Batch mixing that features uniform MUPS distribution is production-critical. The mixture of fine powder and more coarse pellets is however highly vibration-sensitive. Larger MUPS can act like filtration meshes, which means that even slight vibrations can cause the fine particles to trickle downwards and collect nearer the bottom of the powder bed. Even very modest, permanent production building vibrations can result in this percolation effect, which results in the segregation of powder and pellets, and negatively impacts content uniformity.

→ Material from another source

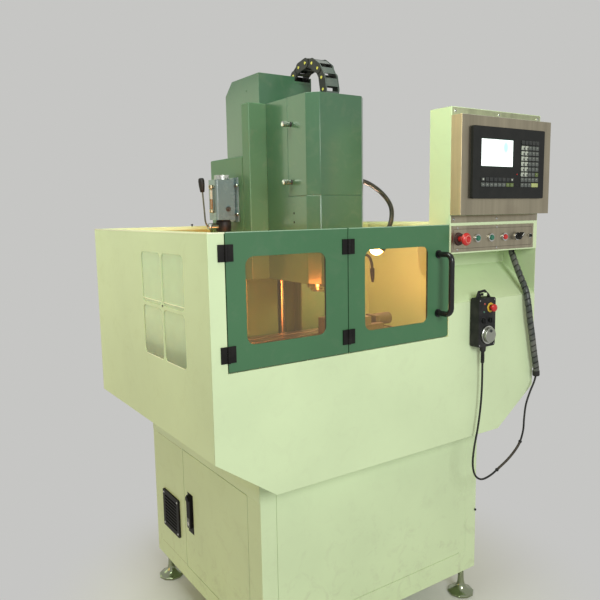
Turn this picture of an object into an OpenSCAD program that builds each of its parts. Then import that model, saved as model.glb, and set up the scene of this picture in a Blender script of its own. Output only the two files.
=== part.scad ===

KORSCH tablet presses, including the XL 400 and the X 3, feature a particularly low-vibration design especially for this purpose. The proven carrier plate design, which includes a spring-damper system, was patented for the XL 400, and enables the machine frame and the compression zone to be almost entirely decoupled from one another. This prevents process vibrations being transmitted to the head piece, machine base, and ensures no percolation of the pellets as the granulation is directed to the feed frame. In addition to a vibration free feeding process, it is critical that the pellets are not damaged in the feeder, as the granulation is fed into the dies. The KORSCH feeder design, featuring an extended feeder length, and round paddle configuration, ensures precision die fill without damage to the pellet structure. Alternatively, KORSCH offers a passive, gravity feeder design, which has no rotating paddles, and is therefore quite effective to transport the granulation wiitout damage to the pellets.
Manufacturing within a continuous production line also provides key benefits in terms of the complexity and efficiency of uniform batch mixing. KORSCH expertise extends to continuous production lines offering optimum quality and process reliability in collaboration with its process engineering partner L.B. Bohle.